Üç gün süren "100. yılında ll. Meşrutiyet" yazı dizisinde değerli yazarımız A. Turan Alkan şöyle demektedir: "..ulemânın, istibdad aleyhine ve Meşrutiyet'ten yana tavır alışı da pek az araştırmacının dikkatini çekmişti. Cemiyet-i İlmiye-i Osmaniye'nin yayınladığı bildiride Meclis-i Mebusân'ın savunulması yanında "meşveret ve Meşrutiyet'in, şer'i-şerif ahkâmına katiyyen muvafık olduğu" yolunda görüş belirtilmesi çok önem taşımaktadır. (Zaman, 24 Temmuz 2008) Evet, 1856'dan bu yana İslamcılar, hiçbir zaman baskı rejiminin yanında yer almadılar; Abdülhamit'e karşı durdular (Said Nursi, Elmalılı Hamdi Yazır, Mehmet Akif vd.), her dönemde yerine göre meclis ve meşvereti, yerine göre meşrutiyet ve cumhuriyeti, yerine göre demokrasi talep ettiler. Bu talepleri Türkçüler, sosyalistler, jakoben cumhuriyetçiler ağızlarına bile almazlarken, İslamcılar her dönemde temel hak ve özgürlükler ile tam bir hukuk devletinin tesisi mücadelesinde bir adım önde oldular.

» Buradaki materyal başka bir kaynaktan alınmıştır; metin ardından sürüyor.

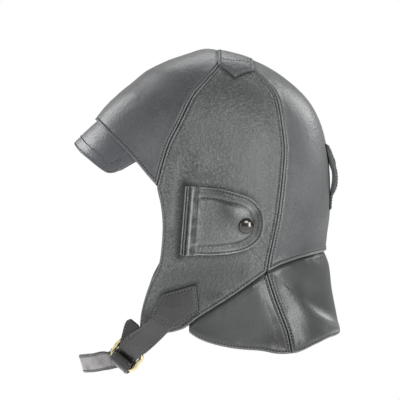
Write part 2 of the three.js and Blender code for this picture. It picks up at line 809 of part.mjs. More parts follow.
function goggleSnapSolid() {
  const out = new THREE.Vector3(0, goggleSnap.outY, goggleSnap.outZ).normalize()
  const seat = new THREE.Vector3(0, goggleSnap.y, goggleSnap.z)
  return trianglesOf(domeSolid(seat, out, goggleSnap.radius, goggleSnap.height))
}

const colours = { leather: 0x3f4242, strap: 0x3a3b3b, brass: 0xa9874b, cap: 0x2b2b2d }
const helmet = new THREE.Group()
helmet.name = 'motoring_helmet'

function addPiece(name, triangles, colour) {
  const metal = colour === colours.brass || colour === colours.cap
  const material = new THREE.MeshStandardMaterial({
    color: colour,
    roughness: metal ? 0.3 : 0.55,
    metalness: metal ? 1 : 0,
  })
  const mesh = new THREE.Mesh(geometryOf(triangles), material)
  mesh.name = name
  helmet.add(mesh)
}

function addPair(name, triangles, colour) {
  addPiece(`${name}_left`, triangles, colour)
  addPiece(`${name}_right`, mirrorTriangles(triangles), colour)
}

const crown = crownPanels()
const curtain = curtainPanels()
const foldedStrap = strapWithRows(buckleStrap, strapFold)
const chin = strapWithRows(chinStrap, strapTail)
addPair('front_panel', crown.frontPanel, colours.leather)
addPair('side_panel', crown.sidePanel, colours.leather)
addPair('back_panel', crown.backPanel, colours.leather)
addPair('curtain_side', curtain.curtainSide, colours.leather)
addPiece('curtain_back', curtain.curtainBack, colours.leather)
addPiece('crown_patch', crownPatchSolid(), colours.leather)
addPiece('visor', visorSolid(), colours.leather)
addPair('ear_cover', earCoverSolid(), colours.leather)
addPair('ear_snap', earSnapSolid(), colours.cap)
addPair('strap_patch', strapPatchSolid(), colours.leather)
addPiece('buckle_strap', strapSolid(foldedStrap.up, foldedStrap.low, 44, leather.strap), colours.strap)
addPiece('buckle_frame', trianglesOf(buckleFrameSolid()), colours.brass)
addPiece('chin_strap', strapSolid(chin.up, chin.low, 64, leather.strap), colours.strap)
addPiece('goggle_tab', tabSolid(), colours.strap)
addPiece('goggle_tab_snap', goggleSnapSolid(), colours.cap)

export default helmet
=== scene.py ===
import bpy
import json
import numpy as np
from itertools import product
from math import cos, pi, radians, sin
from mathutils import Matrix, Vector

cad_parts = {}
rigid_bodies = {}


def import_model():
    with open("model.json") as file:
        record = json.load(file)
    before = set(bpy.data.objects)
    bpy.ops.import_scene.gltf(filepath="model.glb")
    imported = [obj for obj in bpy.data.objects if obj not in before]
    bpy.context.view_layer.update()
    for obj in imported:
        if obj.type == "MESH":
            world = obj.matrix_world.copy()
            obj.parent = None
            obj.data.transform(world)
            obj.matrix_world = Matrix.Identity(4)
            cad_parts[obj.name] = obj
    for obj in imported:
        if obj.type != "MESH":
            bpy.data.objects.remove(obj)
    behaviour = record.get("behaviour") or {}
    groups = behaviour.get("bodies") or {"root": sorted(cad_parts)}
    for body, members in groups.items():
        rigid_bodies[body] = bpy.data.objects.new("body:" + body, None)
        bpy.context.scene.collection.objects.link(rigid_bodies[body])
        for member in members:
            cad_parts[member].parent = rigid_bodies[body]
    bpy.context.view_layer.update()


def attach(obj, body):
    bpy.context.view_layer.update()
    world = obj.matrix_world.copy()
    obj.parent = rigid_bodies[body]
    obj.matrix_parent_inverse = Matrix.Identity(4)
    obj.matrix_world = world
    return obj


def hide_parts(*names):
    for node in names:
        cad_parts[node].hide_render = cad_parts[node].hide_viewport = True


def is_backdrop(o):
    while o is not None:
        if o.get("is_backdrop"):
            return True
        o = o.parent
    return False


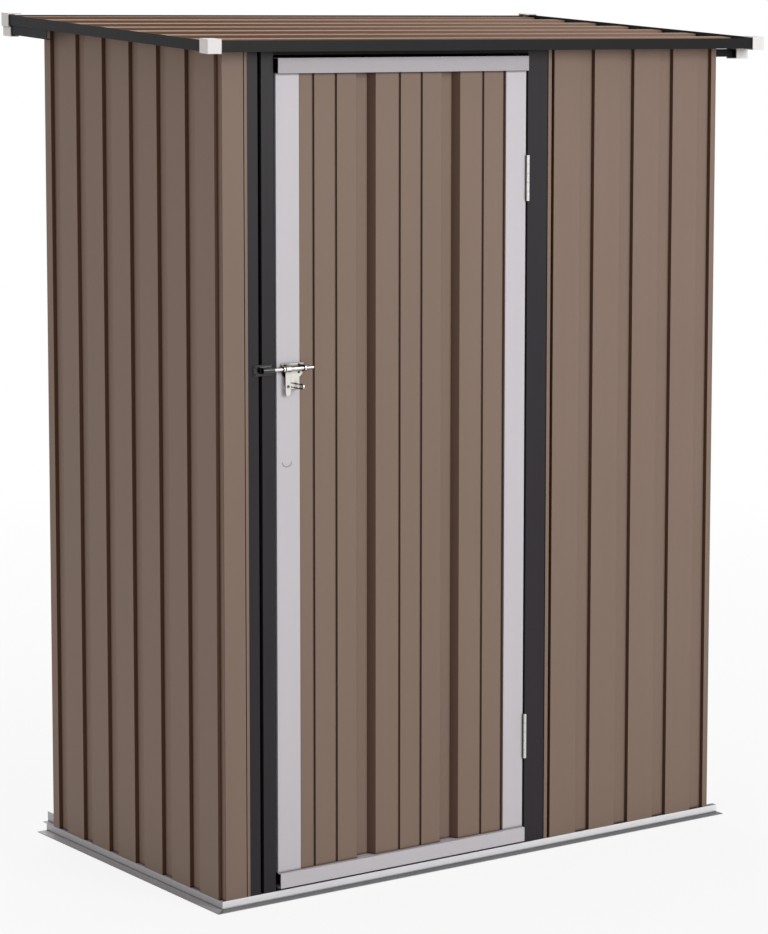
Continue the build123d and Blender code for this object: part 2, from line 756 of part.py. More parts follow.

Ayrıca Kemalizm yanında İslamcılığı da antidemokratik ve otoriter göstermek, aydınları basit manada İslamiyet'i Batı'ya şikâyet eden Mesut Yılmaz ve YARSAV Başkanı'nın trajik durumuna düşürür. Kimse yoğurdunu pazarlarken, başkasının yoğurdunun ekşi olduğunu söylemek zorunda değildir. Bırakın insanlar hepsinden tatsın, öyle yoğurt satın alsın. "Serbest pazar"da "adalet" bunu gerektirmez mi? Bu ülkede bütün dini, mezhebi, felsefi, etnik veya sınıfsal gruplar ahlaki olarak özgürlükler, haklar ve demokrasi mücadelesine katılırlarsa düze çıkılır. Hem AB çevreleri de eskisi kadar Türkiye hakkında bilgisiz değildirler. Türkiye'yi tanıdıkça sapla samanı birbirinden ayırmaya başlıyorlar. Kapatma davası bunun iyi göstergesi oldu.